No final do programa, quando a Xuxa entrava na nave e ia embora, eu chorava desesperadamente. Durante muito tempo ela foi a parte mais lúdica do meu dia, uma das partes mais doces da minha infância.
Com essa história tão dramática, como se define?
Sou sobrevivente. Me assumi gay aos 13. Mas, quando tinha 9, minha mãe me mandou ir à padaria comprar pão. Estava de chinelo, uma bermuda de tactel e uma camisetinha. Passou um cara de bicicleta, me chutou no chão e falou: 'viadinho!'. Nunca tinha ouvido essa palavra.
Cheguei em casa chorando e perguntei para a minha mãe o que era aquilo. Ela explicou e me disse para ficar tranquilo.
Quando me assumi, mamãe foi a pessoa mais incrível do mundo. Ela sempre me disse para nunca deixar de ser quem eu era. Então decidi que não viveria uma vida de mentiras e contei para toda a família que era gay.
Meu avô começou uma jornada sem fim para "me tornar homem". Quando eu tinha 13, ele me levou para ser exorcizado por seis freiras. Aos 14, ao prostíbulo — e pagou para uma prostituta me estuprar. Mas consegui escapar, saí correndo pela janela. Depois me levou para a hipnose.

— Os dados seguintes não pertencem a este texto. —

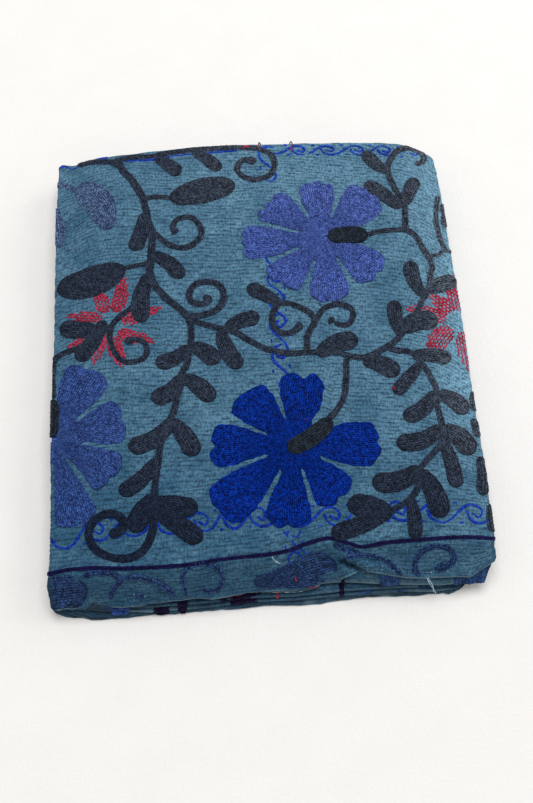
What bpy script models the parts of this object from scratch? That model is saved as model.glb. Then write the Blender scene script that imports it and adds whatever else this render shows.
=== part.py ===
"""A kantha quilt, folded as it is kept on a shelf. All sizes are in metres, and +Z is up.

The quilt is one sheet of stitched cotton. It was folded lengthwise into a strip of three plies, and the
strip was then laid back and forth into four runs, one on the other. The last run rolls over the front of
the stack, where its three plies hang one below the other and end in their hems.

The sheet starts as a flat grid. One function gives each of its points its place in the folded stack, and
Solidify then gives the cloth its thickness. The rows of running stitch are raised in the top face.
"""

import math

import bmesh
import bpy
import numpy as np

# The cloth and how loosely its layers lie.
CLOTH = 0.0032
PLY_PITCH = 0.0050
RUN_PITCH = 0.0152
HALF_WIDTH = 0.2300

# Rows of running stitch across the top face.
ROW_HEIGHT = 0.0005

# Where the runs turn back at the back of the stack. Each row is x and the centre of the upper fold.
BACK = (
    (-0.230, 0.2500),
    (-0.205, 0.2510),
    (-0.150, 0.2572),
    (-0.070, 0.2630),
    (0.015, 0.2655),
    (0.125, 0.2620),
    (0.180, 0.2592),
    (0.208, 0.2570),
    (0.230, 0.2505),
)
LOWER_BACK_INSET = 0.005

# The hidden fold at the front lies this far behind the roll, and the lowest run's hems step back ply by ply.
FOLD_BEHIND_ROLL = 0.007
HEM_STEP = 0.003

# The top run rolls over the front with this radius at the middle of the strip.
ROLL_RADIUS = 0.016

# The stack is crowned and gives way towards its sides, back and corners, as shares of its height.
CROWN = 0.045
SIDE_GIVE_LEFT = 0.17
SIDE_GIVE_RIGHT = 0.24
BACK_GIVE = 0.09
CORNER_GIVE = 0.08
SIDE_BAND = 0.052
BACK_BAND = 0.075

# How far the sides lie from the middle. Each row is y and the reach of the left and the right side.
SIDES = (
    (-0.285, 0.2268, 0.2328),
    (-0.200, 0.2275, 0.2328),
    (-0.080, 0.2280, 0.2315),
    (0.050, 0.2292, 0.2303),
    (0.200, 0.2300, 0.2265),
    (0.280, 0.2292, 0.2248),
)
LOWER_LAYER_LEAN = 0.0015

# At the right front corner the lower layers draw inwards and the top one stands out. Each row is
# a height and the shift there. At the left front corner all the layers flare.
RIGHT_CORNER = (
    (0.004, -0.028),
    (0.012, -0.020),
    (0.016, -0.002),
    (0.030, 0.000),
    (0.045, 0.007),
)
CORNER_BAND = 0.080
LEFT_FLARE = 0.006

# Long soft waves of the top face.
WAVE_HEIGHT = 0.0011
WAVE_LENGTH = (0.210, 0.170)

# The middle of the finished underside, which becomes the origin.
ORIGIN = (0.0006, -0.0020)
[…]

A última tentativa foi em um psicólogo, que em 10 minutos de sessão me mandou sair da sala, porque eu não precisava de tratamento. Ouvi do meu avô que não tinha mais jeito, pois nada do que ele tinha tentado prestava. Esses traumas forjaram minha vida.
Quais as consequências disso na sua vida?
Tenho dificuldades de relacionamento, de confiar nas pessoas. Mas tive a sorte de encontrar pessoas que me amaram. Acredito em um divino que me criou à sua imagem e semelhança. Não sou um erro, uma aberração. Sou a prova viva de que o amor de Deus transforma tudo.